Creating resilient API synthetic canary tests using CloudWatch Synthetics

Wojciech Matuszewski - Aug 22 '21 - - Dev Community

Developers test their software in multiple ways. Unit, integration, and end-to-end tests are, arguably, the most common ways to do so.

In addition to the three pillars of testing mentioned above, one might make a case for synthetic tests. These tests run on a schedule and continuously exercise the application to ensure it is working as expected.

This blog post will show you how to build such synthetic tests using the CloudWatch Synthetics. We will cover how to deploy them and ensure they stay resilient to any network intermittent issues that might arise.

Let us dive in.

All the code examples in this blog post are written in TypeScript. I will be using AWS CDK as my IaC tool of choice.

The Synthetics package

Before writing any test code, we must familiarize ourselves with a tool the CloudWatch Synthetics exposes - mainly the Synthetics package.

First off, the Synthetics package above is not available on npm, which means that we cannot test our canary code locally before deploying it to AWS.

My development workflow while working with CloudWatch Synthetics

Secondly, no public TypeScript definitions exist for the Synthetics package. We will get over this hurdle later on by creating them manually.

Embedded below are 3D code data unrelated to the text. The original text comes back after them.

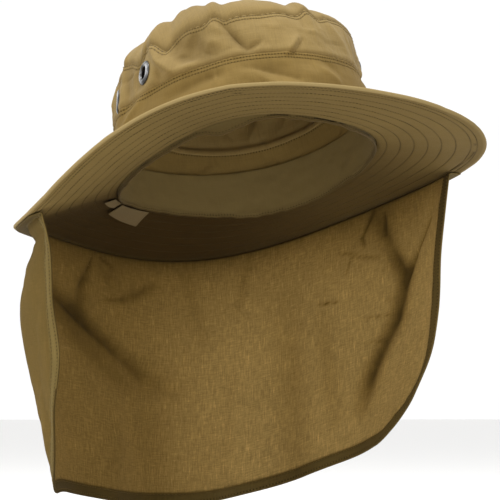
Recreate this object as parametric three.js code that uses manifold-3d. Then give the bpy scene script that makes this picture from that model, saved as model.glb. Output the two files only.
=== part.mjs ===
// Ranger hat with a neck flap, millimetres, +Z up.
// The front faces -Y and the wearer's left is +X. The origin is the centre of the head opening,
// in the plane of the seam between crown and brim. The hat sits as worn: tilted back a little,
// with the neck flap hanging plumb from the underside of the brim.
import * as THREE from 'three';
import { mergeVertices } from 'three/addons/utils/BufferGeometryUtils.js';
import Module from 'manifold-3d';

// ---------------------------------------------------------------- driving dimensions, mm and degrees
const OPENING = { halfWidth: 91.7, halfLength: 102.1 };      // seam oval, 610 mm round
const WORN = { tiltBack: 13.36, roll: 4.29 };
const CLOTH = { crown: 1.4, band: 1.6, brim: 2.2, sweatband: 1.4, flap: 1.1, hem: 1.7, label: 1.0 };
const GAP = 0.35;
const BRIM = { width: 74, innerEdge: -0.8, edgeRound: 0.8 };
const SWEATBAND = { setBack: 2.9, topLevel: 0.6, wave: 0.5, waves: 9 };
const CROWN = { bandBow: 1.2, sideBow: 1.75, topCurve: 3.04, topFlat: 1.64, topDent: 5, topCentre: -4 };
const FLAP = { seamFromEdge: 10.7, stripEdge: 1.6, length: 184, corner: 66, hem: 6, from: 89, to: 271 };
const EYELET = { outside: 8.5, hole: 4.3, barrel: 4.9, front: 1.25, back: 1.9, leaf: 0.8, seat: 11 };
const HOLE_CLEARANCE = 0.4;

// One row per section of the hat, counted from the front round towards the wearer's left.
// seamZ: height of the brim seam; drop: slope of the brim below the opening's plane;
// bandH, bandIn: height and inset of the band's top seam; sideH, sideIn: the same for the top seam;
// rise: how far the top panel puffs above its seam.
const SECTIONS = [
  { angle: -180, seamZ: 1.9, drop: 14.3, bandH: 48.5, bandIn: 6.1, sideH: 79.6, sideIn: 9.5, rise: 17.6 },
  { angle: -150, seamZ: 4.4, drop: 9.3, bandH: 51.3, bandIn: 5.3, sideH: 77.2, sideIn: 12.4, rise: 16.2 },
  { angle: -120, seamZ: -0.5, drop: 7.9, bandH: 49.3, bandIn: 5.3, sideH: 75.0, sideIn: 13.7, rise: 19.8 },
  { angle: -90, seamZ: -4.5, drop: 17.5, bandH: 45.6, bandIn: 6.9, sideH: 74.8, sideIn: 12.4, rise: 27.8 },
  { angle: -60, seamZ: -1.1, drop: 12.0, bandH: 45.3, bandIn: 8.5, sideH: 76.0, sideIn: 11.3, rise: 34.8 },
  { angle: -30, seamZ: 4.7, drop: 4.4, bandH: 47.0, bandIn: 8.3, sideH: 77.7, sideIn: 12.5, rise: 35.3 },
  { angle: 0, seamZ: 2.9, drop: 7.9, bandH: 47.2, bandIn: 6.7, sideH: 79.9, sideIn: 14.2, rise: 28.8 },
  { angle: 30, seamZ: -1.2, drop: 10.9, bandH: 47.6, bandIn: 5.4, sideH: 81.1, sideIn: 11.2, rise: 20.2 },
  { angle: 60, seamZ: 0.1, drop: 11.9, bandH: 50.0, bandIn: 5.3, sideH: 79.5, sideIn: 6.0, rise: 15.5 },
  { angle: 90, seamZ: 1.5, drop: 6.9, bandH: 51.1, bandIn: 5.8, sideH: 77.1, sideIn: 3.4, rise: 16.3 },
  { angle: 120, seamZ: -1.7, drop: 0.6, bandH: 48.3, bandIn: 6.4, sideH: 77.3, sideIn: 4.2, rise: 19.3 },
  { angle: 150, seamZ: -2.8, drop: 5.6, bandH: 46.1, bandIn: 6.6, sideH: 79.4, sideIn: 6.5, rise: 19.9 },
];

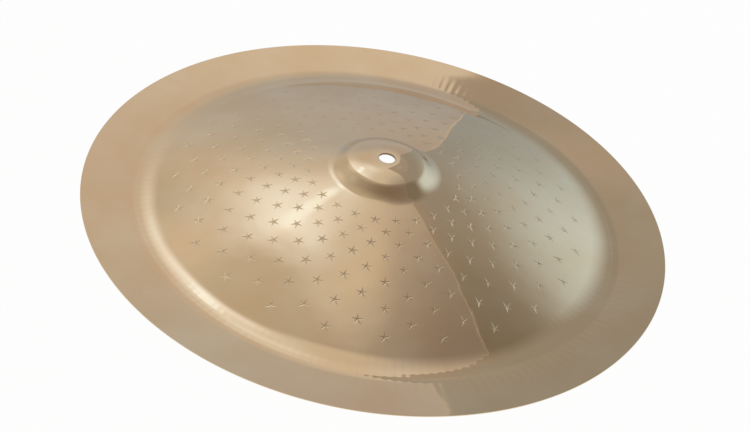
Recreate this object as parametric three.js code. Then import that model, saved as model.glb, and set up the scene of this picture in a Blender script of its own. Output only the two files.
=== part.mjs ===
// China cymbal, millimetres, +Z up, the Z axis through the hole.
// The origin is on the axis, level with the underside of the valley that the cymbal rests on.
import * as THREE from 'three';

// Driving dimensions: how far out each stretch of the metal reaches, from the hole to the rim
const rimRadius = 228.6;
const holeRadius = 6.35;
const landWidth = 2;
const domeWidth = 20.2;
const shoulderWidth = 3.4;
const bellWallWidth = 3.9;
const footWidth = 9.6;
const outerBowWidth = 61;
const foldFallWidth = 15.1;
const restWidth = 2.2;
const foldRiseWidth = 6.1;
const flangeWidth = 34.2;

// Metal thickness, thickest at the bell and thinnest at the rim
const bellThickness = 1.4;
const bowThickness = 1.1;
const foldThickness = 1;
const rimThickness = 0.8;

// The sharp corners of the hole and the rim are broken by this much
const edgeBreak = 0.2;

// Slopes between stretches, in degrees, positive where the metal climbs outwards
const levelSlope = 0;
const domeSlope = -16.8;
const bellWallSlope = -33.3;
const bowTopSlope = -10.7;
const bowMiddleSlope = -14.2;
const bowFootSlope = -15.8;
const flangeSlope = 9;
const rimSlope = 11.1;

// Facets: around the axis, and along each kind of stretch
const facetsAround = 80;
const straightSteps = 1;
const bendSteps = 4;
const bowSteps = 3;
const flangeSteps = 2;

// The inner half of the bow takes the width that the other stretches leave
const bellRadius = holeRadius + landWidth + domeWidth + shoulderWidth + bellWallWidth + footWidth;
const turnedUpWidth = foldFallWidth + restWidth + foldRiseWidth + flangeWidth;
const innerBowWidth = rimRadius - bellRadius - outerBowWidth - turnedUpWidth;

const tangent = (degrees) => Math.tan(THREE.MathUtils.degToRad(degrees));

// Each stretch runs outwards by its width and ends at a slope and a thickness.
// Slope and thickness change evenly across it, so neighbouring stretches meet smoothly.
const stretches = [
  { width: landWidth, slope: levelSlope, thickness: bellThickness, steps: straightSteps },
  { width: domeWidth, slope: domeSlope, thickness: bellThickness, steps: bendSteps },
  { width: shoulderWidth, slope: bellWallSlope, thickness: bellThickness, steps: bendSteps },
  { width: bellWallWidth, slope: bellWallSlope, thickness: bellThickness, steps: straightSteps },
  { width: footWidth, slope: bowTopSlope, thickness: bowThickness, steps: bendSteps },
  { width: innerBowWidth, slope: bowMiddleSlope, thickness: bowThickness, steps: bowSteps },
  { width: outerBowWidth, slope: bowFootSlope, thickness: bowThickness, steps: bowSteps },
  { width: foldFallWidth, slope: levelSlope, thickness: foldThickness, steps: bendSteps },
  { width: restWidth, slope: levelSlope, thickness: foldThickness, steps: straightSteps },
  { width: foldRiseWidth, slope: flangeSlope, thickness: foldThickness, steps: bendSteps },
  { width: flangeWidth, slope: rimSlope, thickness: rimThickness, steps: flangeSteps },
];

// Walk outwards from the hole's edge and collect the upper face's points
function upperFace() {
  let radius = holeRadius;
  let height = 0;
  let slope = tangent(levelSlope);
  let thickness = bellThickness;
  const points = [{ radius, height, slope, thickness }];
  for (const stretch of stretches) {
    const stepWidth = stretch.width / stretch.steps;
    const slopeStep = (tangent(stretch.slope) - slope) / stretch.steps;
    const thicknessStep = (stretch.thickness - thickness) / stretch.steps;
    for (let step = 0; step < stretch.steps; step += 1) {
      height += stepWidth * (slope + slopeStep / 2);
      radius += stepWidth;
      slope += slopeStep;
      thickness += thicknessStep;
      points.push({ radius, height, slope, thickness });
    }
  }
  return points;
}

// The lower face lies under the upper one by the thickness, measured square to the metal
const drop = (point) => point.thickness * Math.hypot(1, point.slope);

// A corner gives way to two points, one on the upright edge and one on the face beside it
function breakCorner(corner, alongEdge, alongFace) {
  const toEdge = alongEdge.clone().sub(corner).setLength(edgeBreak);
  const toFace = alongFace.clone().sub(corner).setLength(edgeBreak);
  return { onEdge: corner.clone().add(toEdge), onFace: corner.clone().add(toFace) };
}

// The closed section: out along the lower face, round the rim, back along the upper face, down the hole
function section() {
  const upper = upperFace();
  const lowest = Math.min(...upper.map((point) => point.height - drop(point)));
  const above = upper.map((point) => new THREE.Vector2(point.radius, point.height - lowest));
  const below = upper.map((point) => new THREE.Vector2(point.radius, point.height - drop(point) - lowest));
  const last = upper.length - 1;
  const holeTop = breakCorner(above[0], below[0], above[1]);
  const holeBottom = breakCorner(below[0], above[0], below[1]);
  const rimTop = breakCorner(above[last], below[last], above[last - 1]);
  const rimBottom = breakCorner(below[last], above[last], below[last - 1]);
  return [
    holeBottom.onEdge,
    holeBottom.onFace,
    ...below.slice(1, last),
    rimBottom.onFace,
    rimBottom.onEdge,
    rimTop.onEdge,
    rimTop.onFace,
    ...above.slice(1, last).reverse(),
    holeTop.onFace,
    holeTop.onEdge,
    holeBottom.onEdge.clone(),
  ];
}

// Buffed bell bronze
const bronze = new THREE.MeshStandardMaterial({ color: '#c9ae88', metalness: 1, roughness: 0.2 });

// Lathe geometry turns round its own Y axis, so it is stood up along Z
function buildCymbal() {
  const geometry = new THREE.LatheGeometry(section(), facetsAround);
  geometry.rotateX(Math.PI / 2);
  const cymbal = new THREE.Mesh(geometry, bronze);
  cymbal.name = 'cymbal';
  return cymbal;
}

const chinaCymbal = new THREE.Group();
chinaCymbal.add(buildCymbal());

export default chinaCymbal;
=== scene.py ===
# China cymbal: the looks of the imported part, in metres, in the frame of its CAD model
from math import cos, hypot, pi, radians, sin, tan

import bpy
from bpy.props import FloatProperty, FloatVectorProperty, IntProperty, PointerProperty
from mathutils import Matrix, Vector


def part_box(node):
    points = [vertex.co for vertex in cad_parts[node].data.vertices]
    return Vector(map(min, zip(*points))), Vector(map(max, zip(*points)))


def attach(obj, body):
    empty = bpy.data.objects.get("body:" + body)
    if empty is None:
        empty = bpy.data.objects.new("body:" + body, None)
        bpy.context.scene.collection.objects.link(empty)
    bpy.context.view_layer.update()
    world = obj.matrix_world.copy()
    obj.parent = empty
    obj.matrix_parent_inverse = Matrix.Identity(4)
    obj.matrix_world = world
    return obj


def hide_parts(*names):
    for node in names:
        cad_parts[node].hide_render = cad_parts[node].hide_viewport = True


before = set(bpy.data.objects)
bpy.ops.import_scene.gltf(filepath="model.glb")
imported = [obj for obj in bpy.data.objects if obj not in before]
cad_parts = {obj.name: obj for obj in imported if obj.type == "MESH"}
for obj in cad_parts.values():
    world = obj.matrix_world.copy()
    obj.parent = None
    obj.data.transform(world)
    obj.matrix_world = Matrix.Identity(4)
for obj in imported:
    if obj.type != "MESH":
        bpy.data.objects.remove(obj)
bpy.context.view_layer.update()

bl_info = {
    "name": "China cymbal",
    "version": (1, 0, 0),
    "blender": (4, 5, 0),
    "location": "3D View > Sidebar > Cymbal",
    "description": "Makes a china cymbal of polished bell bronze with star-shaped marks, and its studio",
    "category": "Add Mesh",
}

MM = 0.001
LOWEST, HIGHEST = (Vector(corner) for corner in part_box("cymbal"))

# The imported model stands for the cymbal's outer size
RIM_RADIUS = (HIGHEST.x - LOWEST.x) / 2
OVERALL_HEIGHT = HIGHEST.z - LOWEST.z
HEIGHT_TOLERANCE = 0.05 * MM

# The photograph's width and the focal length that fits its perspective, both in pixels
PHOTO_WIDTH = 750
PHOTO_FOCAL = 1198


def linear(hex_colour):
    """Turns an sRGB colour such as #c9ae88 into the linear red, green and blue that nodes take."""
    channels = (int(hex_colour[i:i + 2], 16) / 255 for i in (1, 3, 5))
    return tuple(c / 12.92 if c <= 0.04045 else ((c + 0.055) / 1.055) ** 2.4 for c in channels)


def length(name, description, millimetres):
    return FloatProperty(name=name, description=description, default=millimetres * MM, min=0,
                         unit="LENGTH", precision=5)


def angle(name, description, degrees):
    return FloatProperty(name=name, description=description, default=radians(degrees), subtype="ANGLE")


def count(name, description, number):
    return IntProperty(name=name, description=description, default=number, min=1)


def share(name, description, part):
    return FloatProperty(name=name, description=description, default=part, min=0, max=1, subtype="FACTOR")


def colour(name, description, hex_colour):
    return FloatVectorProperty(name=name, description=description, default=linear(hex_colour), size=3,
                               min=0, max=1, subtype="COLOR")


class CymbalSizes(bpy.types.PropertyGroup):
    """How far out each stretch of the metal reaches, the slope that it ends at, and how thick it is."""
    rim_radius: length("Rim radius", "From the axis to the rim, as packed", RIM_RADIUS / MM)
    hole_radius: length("Hole radius", "From the axis to the hole's edge", 6.35)
    land_width: length("Land width", "Level ring round the hole", 2)
    dome_width: length("Dome width", "Crown of the bell", 20.2)
    shoulder_width: length("Shoulder width", "Bend from the crown into the bell's wall", 3.4)
    bell_wall_width: length("Bell wall width", "Straight wall of the bell", 3.9)
    foot_width: length("Foot width", "Bend from the bell's wall into the bow", 9.6)
    outer_bow_width: length("Outer bow width", "Outer half of the bow", 61)
    fold_fall_width: length("Fold fall width", "Bend from the bow down into the valley", 15.1)
    rest_width: length("Rest width", "Level bottom of the valley", 2.2)
    fold_rise_width: length("Fold rise width", "Bend from the valley up into the flange", 6.1)
    flange_width: length("Flange width", "Nearly straight flange out to the rim", 34.2)
    bell_thickness: length("Bell thickness", "Metal at the bell", 1.4)
    bow_thickness: length("Bow thickness", "Metal along the bow", 1.1)
    fold_thickness: length("Fold thickness", "Metal in the valley", 1)
    rim_thickness: length("Rim thickness", "Metal at the rim", 0.8)
    edge_round: length("Edge round", "Radius that the hole's and the rim's corners are dressed to", 0.2)
    dome_slope: angle("Dome slope", "Slope at the outside of the crown", -16.8)
    bell_wall_slope: angle("Bell wall slope", "Slope of the bell's wall", -33.3)
    bow_top_slope: angle("Bow top slope", "Slope where the bow leaves the bell", -10.7)
    bow_middle_slope: angle("Bow middle slope", "Slope between the bow's two halves", -14.2)
    bow_foot_slope: angle("Bow foot slope", "Slope where the bow meets the valley", -15.8)
    flange_slope: angle("Flange slope", "Slope where the flange leaves the valley", 9)
    rim_slope: angle("Rim slope", "Slope at the rim", 11.1)
    around: count("Facets around", "Facets round the axis", 288)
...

Thirdly, the Synthetics package does not support retrying network requests out of the box. I would argue that any test dealing with network communication or UIs should retry the assertion if it did not pass the first time around. We would not want to get woken up in the middle of the night because of intermittent network communication issues.
We will also look at how one might add that capability later on.

Deploying a simple canary

With the previous chapter behind us, we are ready to deploy a simplistic CloudWatch Synthetics canary test that we will be improving upon as time progresses. The AWS CDK makes the deployment part hustle-free and painless.

Here is our starting point in terms of a canary test.



// canary.ts

// We will switch to `import` whenever we add types for this module.
const synthetics = require("Synthetics");
import http from "http";

export const handler = async () => {
  const requestOptions: http.RequestOptions = {
    hostname: "jsonplaceholder.typicode.com",
    method: "GET",
    port: 443,
    protocol: "https:",
    path: "/todos/1"
  };

  await synthetics.executeHttpStep(
    "ping",
    requestOptions,
    async (res: http.ServerResponse) => {
      return new Promise(resolve => {
        res.on("error", error => {
          reject(error);
        });

        res.on("end", () => {
          resolve(undefined);
        });
      });
    }
  );
};


Enter fullscreen mode Exit fullscreen mode

One significant thing to note here - the executeHttpStep does not propagate data passed to the resolve callback.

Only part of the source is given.